Towers possesses the reckless abandon of scattering diligently collected piles of dead leaves, bouncing along on a lively rhythm guitar before building bold horns and singing lapsteel into one of the album’s more anthemic moments. Changing gears, the grounding guitar coda of Michicant has the cadence of a slow dance while wistful vocals remember an old love through the haze of nostalgic brass and synths. Hinnom, TX feels like waking up one foggy day in a strange town and realising that there is nowhere you’d rather be but back home right now. The epiphanic, echoing piano offers sparse backdrop for the soothing interweaving of deep and high vocals. It seems to signal the beginning of regeneration that permeates Wash, where you step off the train in your home town, and pass all the old places steeped in memories; some changed, some not. Two piano chords gently reel as the vocals, horns and strings sweep around you like a breeze tugging at your heart, singing for Eau Claire, WI.
Lead single Calgary wraps around you like a warm blanket in the midst of winter, helped by the warmth of being around the ones you love.  Beginning with warm synths and cumulatively growing layer upon layer of lush instrumentation, all the while centring upon Justin’s arresting falsetto and revealing the emotional core of Bon Iver. Lisbon, OH is a brief and relaxing shoegazey instrumental that sees the ice around Calgary thaw and flows into the spring awakening of album closer Beth/Rest.
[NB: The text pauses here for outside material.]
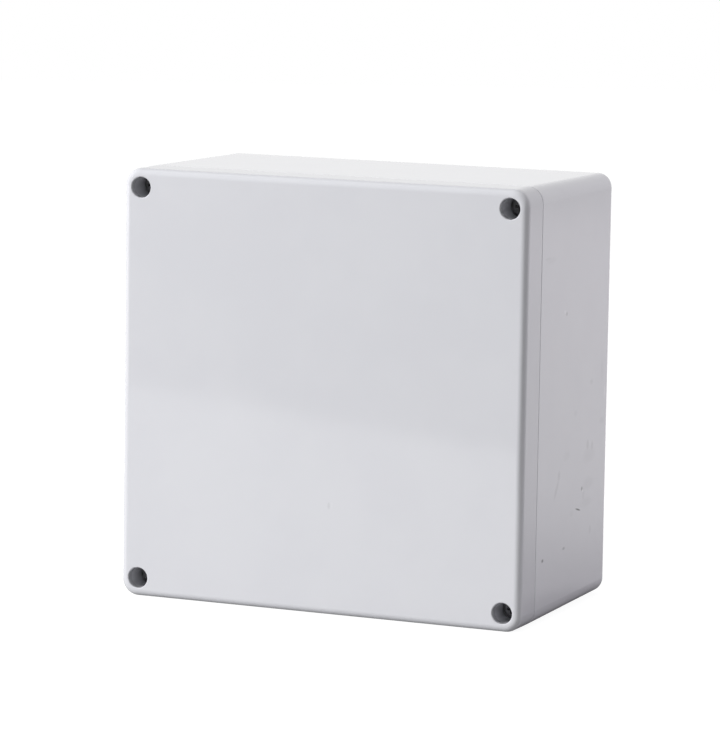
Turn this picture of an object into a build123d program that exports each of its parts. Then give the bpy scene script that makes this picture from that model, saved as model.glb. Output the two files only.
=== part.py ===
from build123d import *
import os
from math import radians, tan

os.makedirs("parts", exist_ok=True)

# Moulded wall enclosure, in millimetres. It stands on its lower side as on a wall: the lid
# looks towards -Y, the back towards +Y, and the origin is the middle of the lower side.

# Outer form
width = 160.0
height = 160.0
depth = 90.0
lid_depth = 14.5
corner_radius = 6.2
base_draft = 0.7
lid_draft = 0.3
front_round = 2.6
back_round = 3.7
joint_chamfer = 0.3

# Walls
wall = 3.0
lid_wall = 3.0
cavity_corner_radius = 2.5
post_floor = 3.0

# Card guides: pairs of ribs on the left and right walls
guide_reach = 2.2
guide_rib = 1.5
guide_slot = 1.9
guide_pitch = 18.0
guide_pairs = 5
guide_below_rim = 8.0
guide_root = 0.5

# Corner pads of the base: a post for the lid screw beside a channel for the wall screw
screw_inset = 7.0
channel_step = 13.0
channel_radius = 4.2
pad_wall = 2.6
pad_round = 6.0
wall_hole_radius = 2.3
wall_hole_length = 4.0
post_core_radius = 2.3

# Joint between lid and base
tongue_thickness = 1.4
tongue_height = 3.2
seal_clearance = 0.3
groove_depth = 5.4
groove_rib = 1.6
gasket_side_gap = 0.1

# Screw wells of the lid
well_radius = 3.85
well_depth = 12.25
well_mouth_bevel = 0.3
web_hole_radius = 2.3

# Captive lid screws and their snap rings
head_radius = 3.45
head_height = 2.5
head_bevel = 0.8
thread_radius = 2.0
screw_length = 20.0
tip_chamfer = 0.7
cross_width = 4.2
cross_slot = 1.1
cross_depth = 1.7
ring_groove_radius = 1.5
ring_fit = 0.05
ring_radius = 3.0
ring_thickness = 1.0
ring_opening = 2.2
ring_side_play = 0.1
ring_bore_clearance = 0.3
ring_stop_gap = 0.3
thread_release = 0.05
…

Justin really sticks his neck out on the final track artistically speaking since the heady 80’s flecked synths would not seem out of place in Top Gun. I’ll admit that it threw me, but after my initial bile simmered down a Peter Gabriel-inspired love ballad unfolded which sees a yearning Justin stretching for the cosmos. It may be a little melodramatic, but ultimately love is and it is handled majestically here.

In terms of second album syndrome, there is always going to be a Catch 22 trade-off. Do you consolidate your base and risk criticism for repeating yourself, or do you venture into unknown territory at the risk of alienating your followers? The answer I believe, as evidenced in this album, lies somewhere in the middle but leaning more towards pastures new. For sure, this album may estrange some fans who favoured the stark compositions of Justin’s wood cabin in North-Western Wisconsin. However, those who will continue to listen will be rewarded with the blooming of an artist who quite simply creates music unlike anybody else; transcendent music that just washes right through you. And if you scratch past the surface and listen carefully, you will hear that Wisconsin is very much still where Justin’s heart resides.